* Task description
All material below is to be reproduced exactly.

* Extracted data
++++
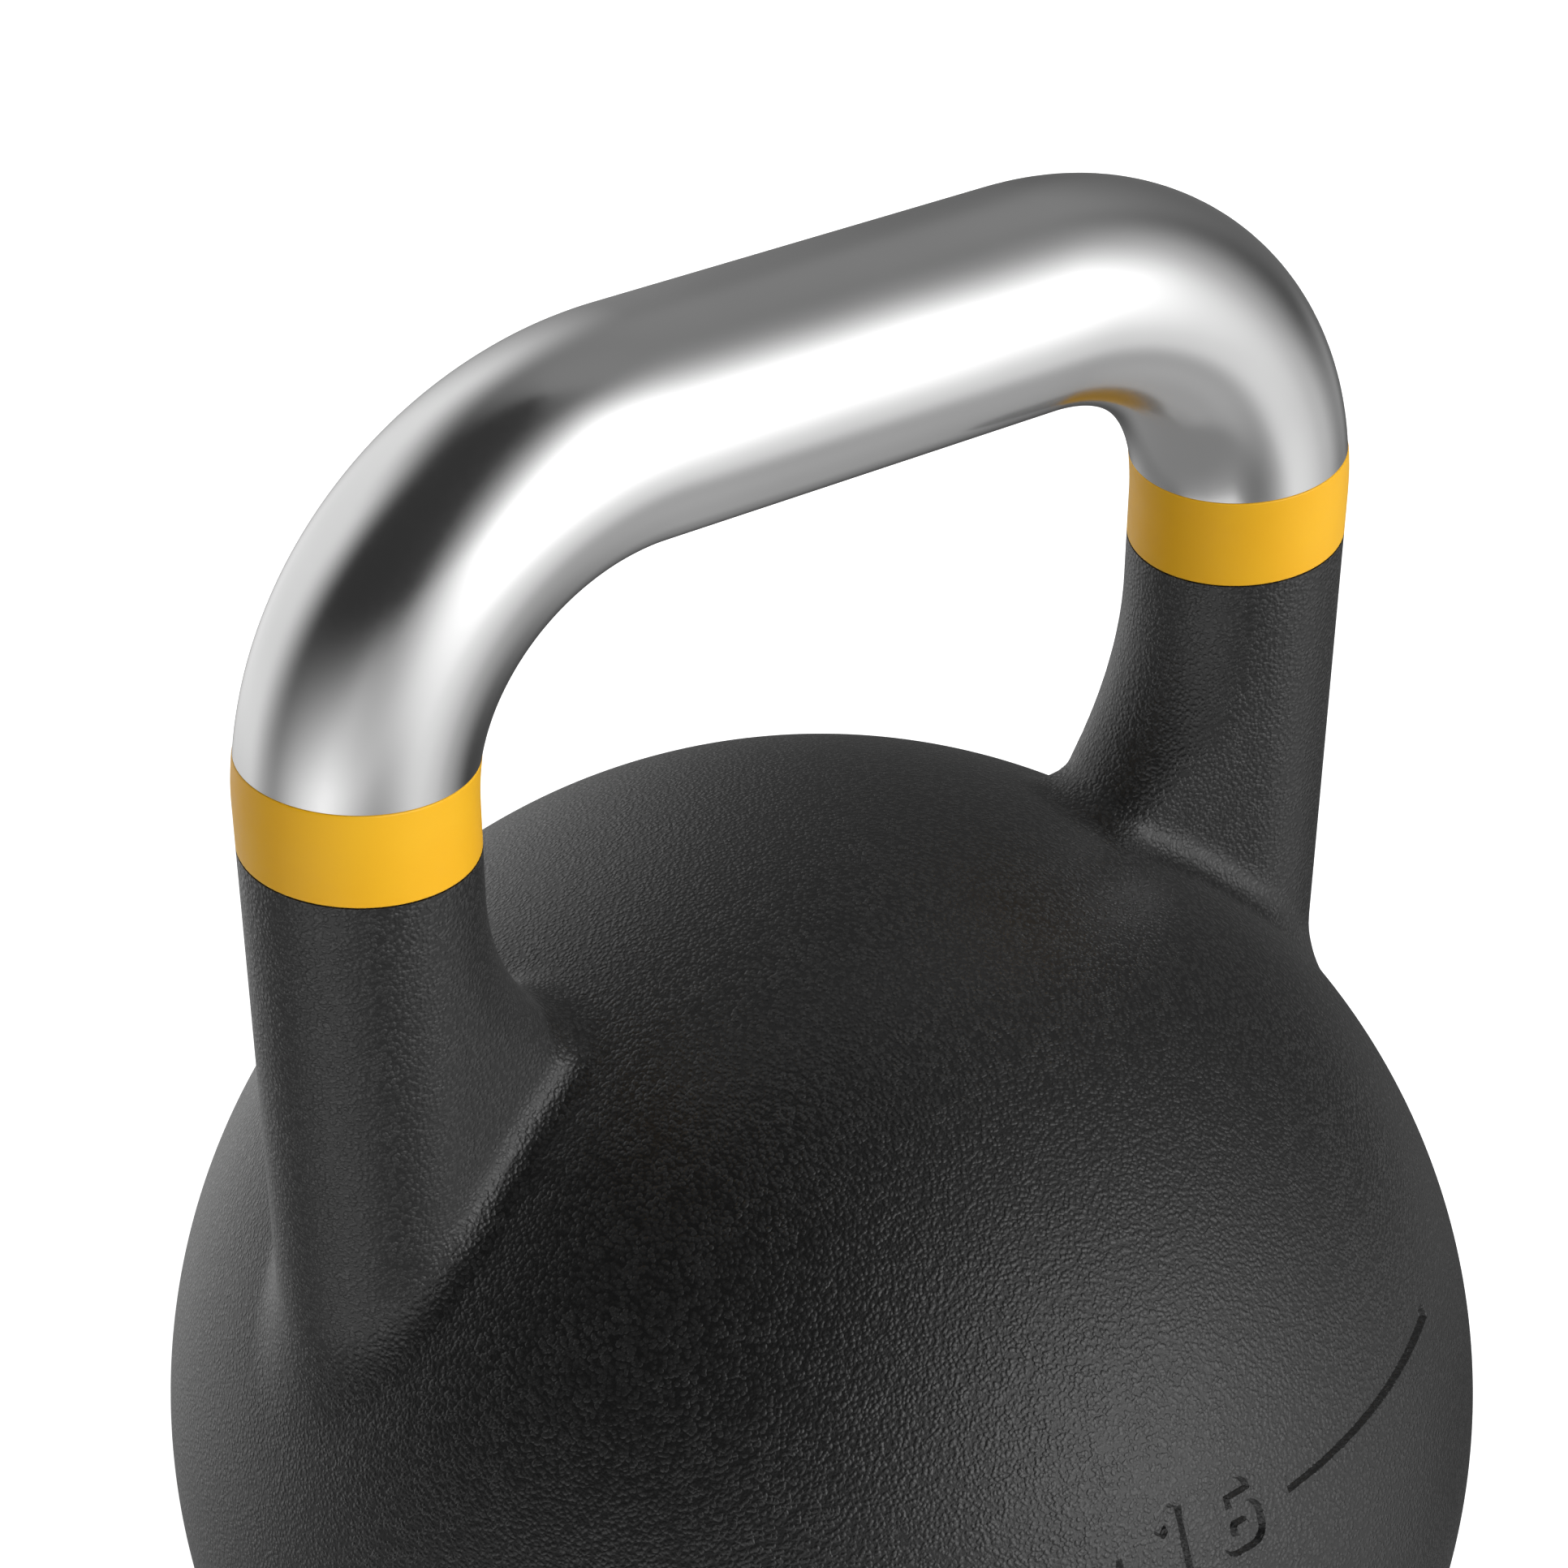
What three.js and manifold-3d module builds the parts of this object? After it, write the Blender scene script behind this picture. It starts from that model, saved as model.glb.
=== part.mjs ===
// Competition kettlebell with a polished steel handle.
//
// A hollow cast ball carries two horns. The bent handle bar has a neck and a spigot at each
// end. The spigots stand in sockets bored down into the horns, a weld ring joins each neck to
// its horn, and a coloured band covers each weld and shows the weight class. Ballast lies on
// the floor of the ball, which is filled through a threaded hole that a plug and a seal close.
//
// Millimetres, +Z up. The origin is the centre of the flat base. X runs along the handle.

import * as THREE from 'three';
import { mergeVertices } from 'three/addons/utils/BufferGeometryUtils.js';
import Module from 'manifold-3d';

// Ball
const BALL_RADIUS = 105;
const BALL_CENTRE_Z = 78;
const BALL_SIDES = 64;
const ARC_STEP = Math.PI / 34;

// Inside of the ball
const WALL = 10;
const FLOOR_THICKNESS = 12;
const CAVITY_SIDES = 40;

// Handle
const OVERALL_HEIGHT = 280;
const BAR_RADIUS = 16.5;
const HANDLE_WIDTH = 186;
const BEND_RADIUS = 44;
const BAR_SIDES = 28;
const BAR_STEPS = 48;

// Bands, necks, welds and spigots
const BAND_LOW_Z = 212.6;
const BAND_HEIGHT = 14.6;
const BAND_TILT = THREE.MathUtils.degToRad(4.4);
const BAND_RADIUS = 16.6;
const BAND_THICKNESS = 1.7;
const NECK_LOW_Z = 217.6;
const SPIGOT_RADIUS = 12;
const SPIGOT_LOW_Z = 175;
const GAP = 0.3;

// Horns. FLARE_TAPER is how fast the horn narrows towards the nose of its flare.
const HORN_RADIUS = 16.6;
const HORN_LOW_Z = 120;
const FLARE_TOP_Z = 203;
const FLARE_RADIUS = 45;
const FLARE_ANGLE = THREE.MathUtils.degToRad(50);
const FLARE_TAPER = 0.3;
const FLARE_STEPS = 12;

// How far a cutting tool runs past the face that it cuts, and the size of a tool that cuts all
const OVERRUN = 5;
const TOOL_SIZE = 400;

// Plug, seal and ballast
const BORE_RADIUS = 18.4;
const COUNTERBORE_RADIUS = 24.4;
const COUNTERBORE_DEPTH = 7;
const PLUG_RADIUS = 24;
const PLUG_SHANK_RADIUS = 18;
const PLUG_RECESS = 0.8;
const PLUG_FLANGE = 3.8;
const PLUG_SOCKET = 12;
const PLUG_SOCKET_DEPTH = 6;
const PLUG_SIDES = 36;
const BALLAST_TOP_Z = 40;
const BALLAST_CLEARANCE = 0.8;

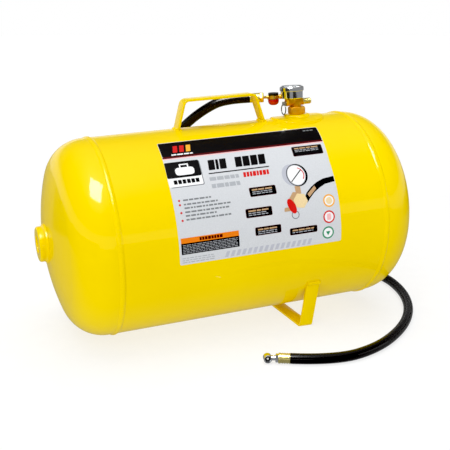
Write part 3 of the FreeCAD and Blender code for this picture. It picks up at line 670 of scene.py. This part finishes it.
++++
* Exercise response
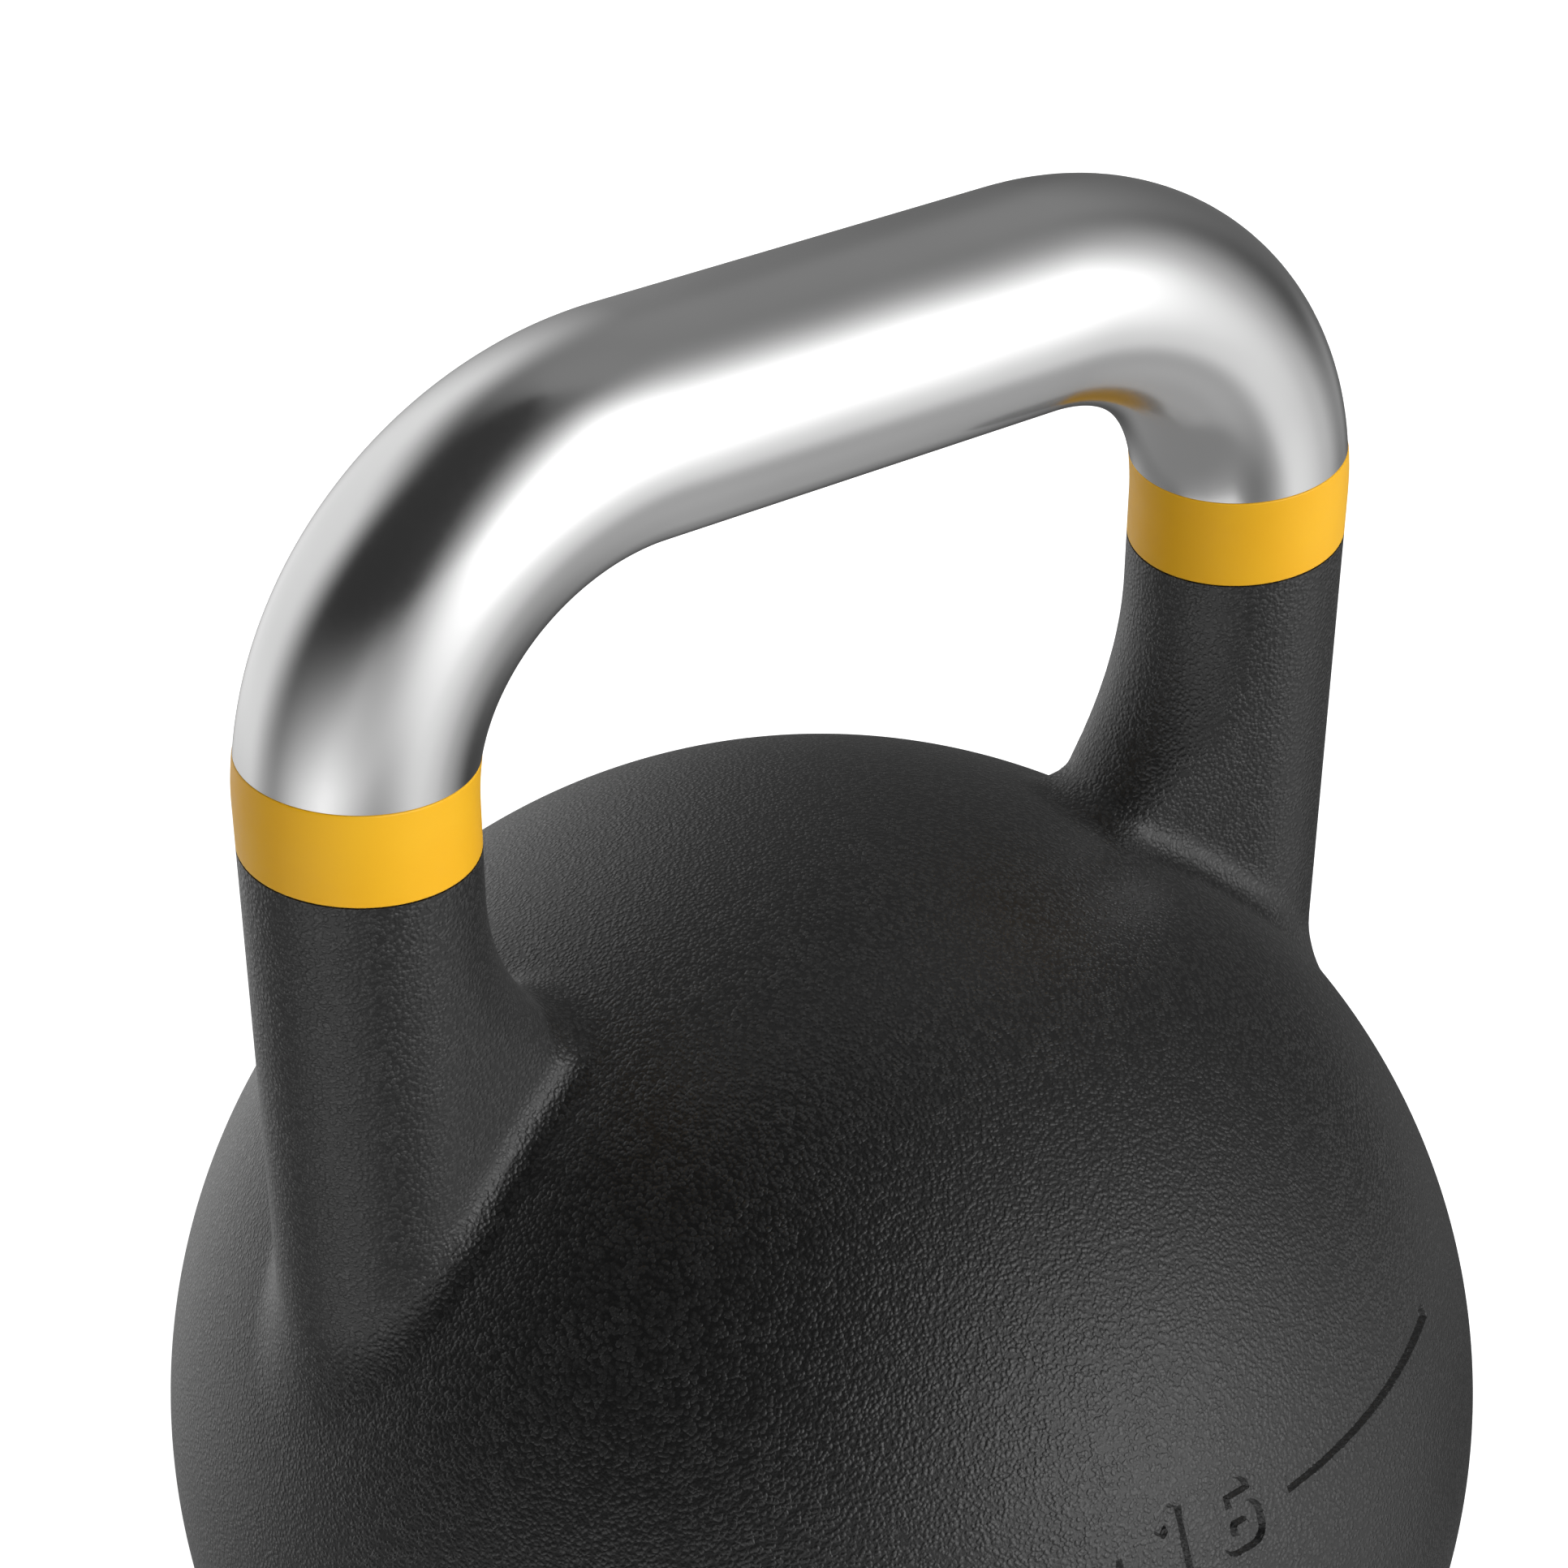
What three.js and manifold-3d module builds the parts of this object? After it, write the Blender scene script behind this picture. It starts from that model, saved as model.glb.
=== part.mjs ===
// Competition kettlebell with a polished steel handle.
//
// A hollow cast ball carries two horns. The bent handle bar has a neck and a spigot at each
// end. The spigots stand in sockets bored down into the horns, a weld ring joins each neck to
// its horn, and a coloured band covers each weld and shows the weight class. Ballast lies on
// the floor of the ball, which is filled through a threaded hole that a plug and a seal close.
//
// Millimetres, +Z up. The origin is the centre of the flat base. X runs along the handle.

import * as THREE from 'three';
import { mergeVertices } from 'three/addons/utils/BufferGeometryUtils.js';
import Module from 'manifold-3d';

// Ball
const BALL_RADIUS = 105;
const BALL_CENTRE_Z = 78;
const BALL_SIDES = 64;
const ARC_STEP = Math.PI / 34;

// Inside of the ball
const WALL = 10;
const FLOOR_THICKNESS = 12;
const CAVITY_SIDES = 40;

// Handle
const OVERALL_HEIGHT = 280;
const BAR_RADIUS = 16.5;
const HANDLE_WIDTH = 186;
const BEND_RADIUS = 44;
const BAR_SIDES = 28;
const BAR_STEPS = 48;

// Bands, necks, welds and spigots
const BAND_LOW_Z = 212.6;
const BAND_HEIGHT = 14.6;
const BAND_TILT = THREE.MathUtils.degToRad(4.4);
const BAND_RADIUS = 16.6;
const BAND_THICKNESS = 1.7;
const NECK_LOW_Z = 217.6;
const SPIGOT_RADIUS = 12;
const SPIGOT_LOW_Z = 175;
const GAP = 0.3;

// Horns. FLARE_TAPER is how fast the horn narrows towards the nose of its flare.
const HORN_RADIUS = 16.6;
const HORN_LOW_Z = 120;
const FLARE_TOP_Z = 203;
const FLARE_RADIUS = 45;
const FLARE_ANGLE = THREE.MathUtils.degToRad(50);
const FLARE_TAPER = 0.3;
const FLARE_STEPS = 12;

// How far a cutting tool runs past the face that it cuts, and the size of a tool that cuts all
const OVERRUN = 5;
const TOOL_SIZE = 400;

// Plug, seal and ballast
const BORE_RADIUS = 18.4;
const COUNTERBORE_RADIUS = 24.4;
const COUNTERBORE_DEPTH = 7;
const PLUG_RADIUS = 24;
const PLUG_SHANK_RADIUS = 18;
const PLUG_RECESS = 0.8;
const PLUG_FLANGE = 3.8;
const PLUG_SOCKET = 12;
const PLUG_SOCKET_DEPTH = 6;
const PLUG_SIDES = 36;
const BALLAST_TOP_Z = 40;
const BALLAST_CLEARANCE = 0.8;

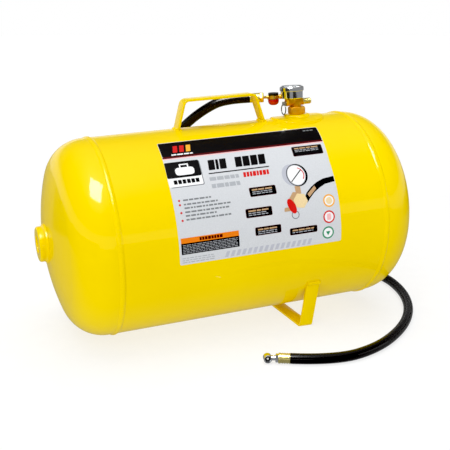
Write part 3 of the FreeCAD and Blender code for this picture. It picks up at line 670 of scene.py. This part finishes it.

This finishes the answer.